What needs to be done: Among the entries below, find the line with "Recreate this object", then quote it and each following line up to and including the line with "NORMAL_HIGHEST = 87.0", and nothing else.

[START OF Provided data]

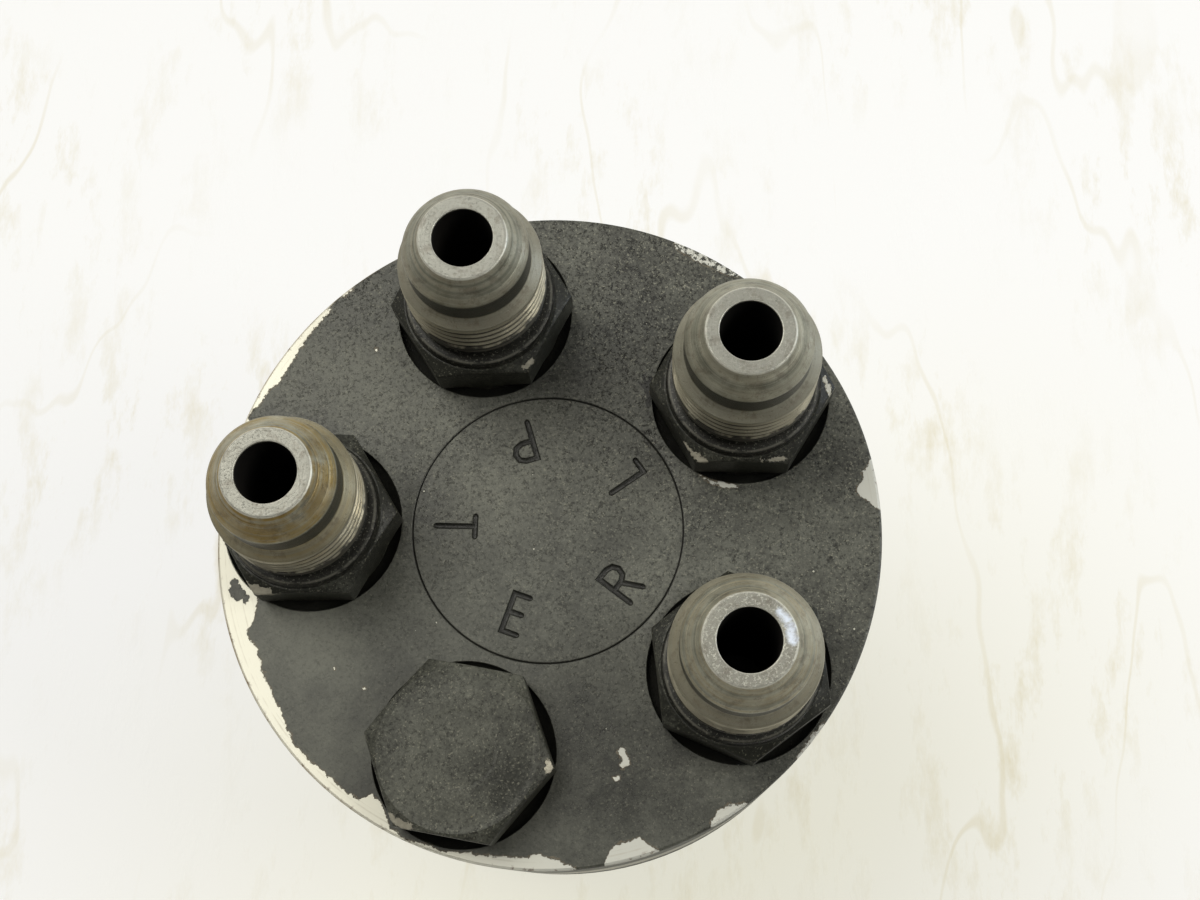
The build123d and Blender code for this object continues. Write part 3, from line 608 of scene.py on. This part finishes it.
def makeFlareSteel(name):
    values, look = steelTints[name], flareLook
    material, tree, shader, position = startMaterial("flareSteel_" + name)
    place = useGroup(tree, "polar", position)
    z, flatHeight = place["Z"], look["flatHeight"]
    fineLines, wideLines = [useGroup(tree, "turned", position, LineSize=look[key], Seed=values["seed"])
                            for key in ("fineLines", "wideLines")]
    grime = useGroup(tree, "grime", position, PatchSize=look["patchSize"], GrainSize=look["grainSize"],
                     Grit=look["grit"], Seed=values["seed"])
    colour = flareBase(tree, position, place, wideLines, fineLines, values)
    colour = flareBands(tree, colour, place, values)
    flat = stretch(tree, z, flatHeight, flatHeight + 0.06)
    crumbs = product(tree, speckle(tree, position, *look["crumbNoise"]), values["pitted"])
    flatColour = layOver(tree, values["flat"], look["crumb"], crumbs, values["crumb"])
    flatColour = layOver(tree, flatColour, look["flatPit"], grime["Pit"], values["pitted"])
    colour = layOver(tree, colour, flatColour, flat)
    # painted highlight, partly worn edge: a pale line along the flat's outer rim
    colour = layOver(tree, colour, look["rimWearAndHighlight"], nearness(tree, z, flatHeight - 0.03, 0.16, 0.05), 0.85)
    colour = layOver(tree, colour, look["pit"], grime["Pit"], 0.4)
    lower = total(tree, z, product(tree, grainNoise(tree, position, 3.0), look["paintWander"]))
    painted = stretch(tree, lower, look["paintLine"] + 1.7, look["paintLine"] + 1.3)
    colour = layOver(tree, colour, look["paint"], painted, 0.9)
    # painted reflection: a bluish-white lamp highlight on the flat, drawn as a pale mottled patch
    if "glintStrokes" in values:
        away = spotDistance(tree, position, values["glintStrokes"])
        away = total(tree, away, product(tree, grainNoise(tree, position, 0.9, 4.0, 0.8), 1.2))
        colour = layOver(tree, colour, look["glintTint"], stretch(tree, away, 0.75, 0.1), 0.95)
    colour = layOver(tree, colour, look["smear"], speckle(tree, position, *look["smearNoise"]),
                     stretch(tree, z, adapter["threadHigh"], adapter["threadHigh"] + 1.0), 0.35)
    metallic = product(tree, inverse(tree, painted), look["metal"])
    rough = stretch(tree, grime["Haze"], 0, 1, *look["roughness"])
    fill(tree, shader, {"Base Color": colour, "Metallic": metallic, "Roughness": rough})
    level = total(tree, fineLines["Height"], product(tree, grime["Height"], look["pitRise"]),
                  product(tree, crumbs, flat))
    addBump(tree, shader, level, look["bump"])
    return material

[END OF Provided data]
[START OF Provided data]

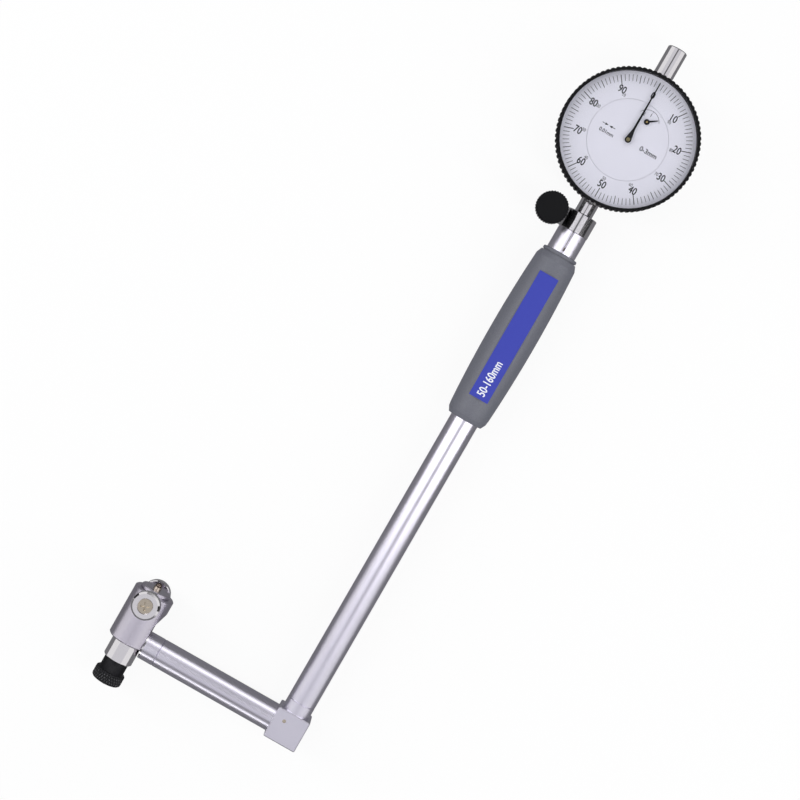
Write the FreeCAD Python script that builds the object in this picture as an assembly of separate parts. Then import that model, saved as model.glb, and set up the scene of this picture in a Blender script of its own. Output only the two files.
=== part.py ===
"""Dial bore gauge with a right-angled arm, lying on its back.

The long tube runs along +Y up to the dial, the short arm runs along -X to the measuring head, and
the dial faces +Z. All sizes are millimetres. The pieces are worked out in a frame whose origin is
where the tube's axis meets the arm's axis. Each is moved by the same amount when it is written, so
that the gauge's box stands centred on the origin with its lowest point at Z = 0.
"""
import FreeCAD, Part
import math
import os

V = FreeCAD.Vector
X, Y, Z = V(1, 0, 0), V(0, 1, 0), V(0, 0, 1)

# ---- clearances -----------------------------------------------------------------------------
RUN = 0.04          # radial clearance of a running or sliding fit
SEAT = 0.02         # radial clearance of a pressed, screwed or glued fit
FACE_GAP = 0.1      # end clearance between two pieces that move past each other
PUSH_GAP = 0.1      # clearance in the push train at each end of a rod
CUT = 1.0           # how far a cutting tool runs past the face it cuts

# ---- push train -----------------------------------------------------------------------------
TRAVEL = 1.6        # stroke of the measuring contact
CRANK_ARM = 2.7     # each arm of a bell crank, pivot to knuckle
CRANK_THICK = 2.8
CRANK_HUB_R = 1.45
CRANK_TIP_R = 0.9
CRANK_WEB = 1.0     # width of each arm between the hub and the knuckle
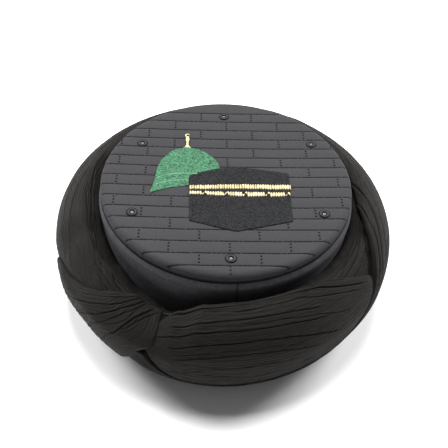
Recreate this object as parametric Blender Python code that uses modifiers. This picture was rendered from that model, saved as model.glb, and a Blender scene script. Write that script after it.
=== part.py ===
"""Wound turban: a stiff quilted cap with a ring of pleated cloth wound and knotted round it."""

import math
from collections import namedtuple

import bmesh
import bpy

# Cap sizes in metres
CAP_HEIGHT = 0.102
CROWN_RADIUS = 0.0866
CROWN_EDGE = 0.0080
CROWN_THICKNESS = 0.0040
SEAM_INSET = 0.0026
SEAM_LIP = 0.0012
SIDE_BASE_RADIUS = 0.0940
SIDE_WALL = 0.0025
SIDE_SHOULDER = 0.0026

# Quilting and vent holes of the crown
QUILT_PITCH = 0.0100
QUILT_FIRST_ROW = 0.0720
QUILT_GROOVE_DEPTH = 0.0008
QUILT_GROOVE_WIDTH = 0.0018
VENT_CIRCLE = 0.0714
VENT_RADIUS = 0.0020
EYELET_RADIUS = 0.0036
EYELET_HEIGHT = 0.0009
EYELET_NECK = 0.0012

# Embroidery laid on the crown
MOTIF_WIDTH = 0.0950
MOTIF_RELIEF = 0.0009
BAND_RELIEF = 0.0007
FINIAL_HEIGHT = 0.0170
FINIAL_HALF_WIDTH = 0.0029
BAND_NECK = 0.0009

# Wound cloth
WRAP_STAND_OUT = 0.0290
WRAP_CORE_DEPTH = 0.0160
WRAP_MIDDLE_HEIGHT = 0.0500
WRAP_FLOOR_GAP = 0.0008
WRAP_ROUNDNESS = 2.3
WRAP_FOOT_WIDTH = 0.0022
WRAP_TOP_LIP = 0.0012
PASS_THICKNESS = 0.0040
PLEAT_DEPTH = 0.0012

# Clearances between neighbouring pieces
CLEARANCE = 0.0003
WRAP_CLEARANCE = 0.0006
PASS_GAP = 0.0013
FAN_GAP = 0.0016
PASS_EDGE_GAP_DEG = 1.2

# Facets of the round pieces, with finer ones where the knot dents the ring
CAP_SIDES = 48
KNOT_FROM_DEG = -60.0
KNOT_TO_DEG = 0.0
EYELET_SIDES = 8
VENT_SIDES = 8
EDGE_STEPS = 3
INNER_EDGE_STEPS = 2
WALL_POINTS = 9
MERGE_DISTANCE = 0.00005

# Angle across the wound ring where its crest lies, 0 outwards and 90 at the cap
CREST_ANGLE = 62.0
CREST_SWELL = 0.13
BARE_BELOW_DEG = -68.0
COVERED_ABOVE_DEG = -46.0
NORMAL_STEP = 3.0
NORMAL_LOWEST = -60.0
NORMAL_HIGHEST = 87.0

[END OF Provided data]

Full answer:
Recreate this object as parametric Blender Python code that uses modifiers. This picture was rendered from that model, saved as model.glb, and a Blender scene script. Write that script after it.
=== part.py ===
"""Wound turban: a stiff quilted cap with a ring of pleated cloth wound and knotted round it."""

import math
from collections import namedtuple

import bmesh
import bpy

# Cap sizes in metres
CAP_HEIGHT = 0.102
CROWN_RADIUS = 0.0866
CROWN_EDGE = 0.0080
CROWN_THICKNESS = 0.0040
SEAM_INSET = 0.0026
SEAM_LIP = 0.0012
SIDE_BASE_RADIUS = 0.0940
SIDE_WALL = 0.0025
SIDE_SHOULDER = 0.0026

# Quilting and vent holes of the crown
QUILT_PITCH = 0.0100
QUILT_FIRST_ROW = 0.0720
QUILT_GROOVE_DEPTH = 0.0008
QUILT_GROOVE_WIDTH = 0.0018
VENT_CIRCLE = 0.0714
VENT_RADIUS = 0.0020
EYELET_RADIUS = 0.0036
EYELET_HEIGHT = 0.0009
EYELET_NECK = 0.0012

# Embroidery laid on the crown
MOTIF_WIDTH = 0.0950
MOTIF_RELIEF = 0.0009
BAND_RELIEF = 0.0007
FINIAL_HEIGHT = 0.0170
FINIAL_HALF_WIDTH = 0.0029
BAND_NECK = 0.0009

# Wound cloth
WRAP_STAND_OUT = 0.0290
WRAP_CORE_DEPTH = 0.0160
WRAP_MIDDLE_HEIGHT = 0.0500
WRAP_FLOOR_GAP = 0.0008
WRAP_ROUNDNESS = 2.3
WRAP_FOOT_WIDTH = 0.0022
WRAP_TOP_LIP = 0.0012
PASS_THICKNESS = 0.0040
PLEAT_DEPTH = 0.0012

# Clearances between neighbouring pieces
CLEARANCE = 0.0003
WRAP_CLEARANCE = 0.0006
PASS_GAP = 0.0013
FAN_GAP = 0.0016
PASS_EDGE_GAP_DEG = 1.2

# Facets of the round pieces, with finer ones where the knot dents the ring
CAP_SIDES = 48
KNOT_FROM_DEG = -60.0
KNOT_TO_DEG = 0.0
EYELET_SIDES = 8
VENT_SIDES = 8
EDGE_STEPS = 3
INNER_EDGE_STEPS = 2
WALL_POINTS = 9
MERGE_DISTANCE = 0.00005

# Angle across the wound ring where its crest lies, 0 outwards and 90 at the cap
CREST_ANGLE = 62.0
CREST_SWELL = 0.13
BARE_BELOW_DEG = -68.0
COVERED_ABOVE_DEG = -46.0
NORMAL_STEP = 3.0
NORMAL_LOWEST = -60.0
NORMAL_HIGHEST = 87.0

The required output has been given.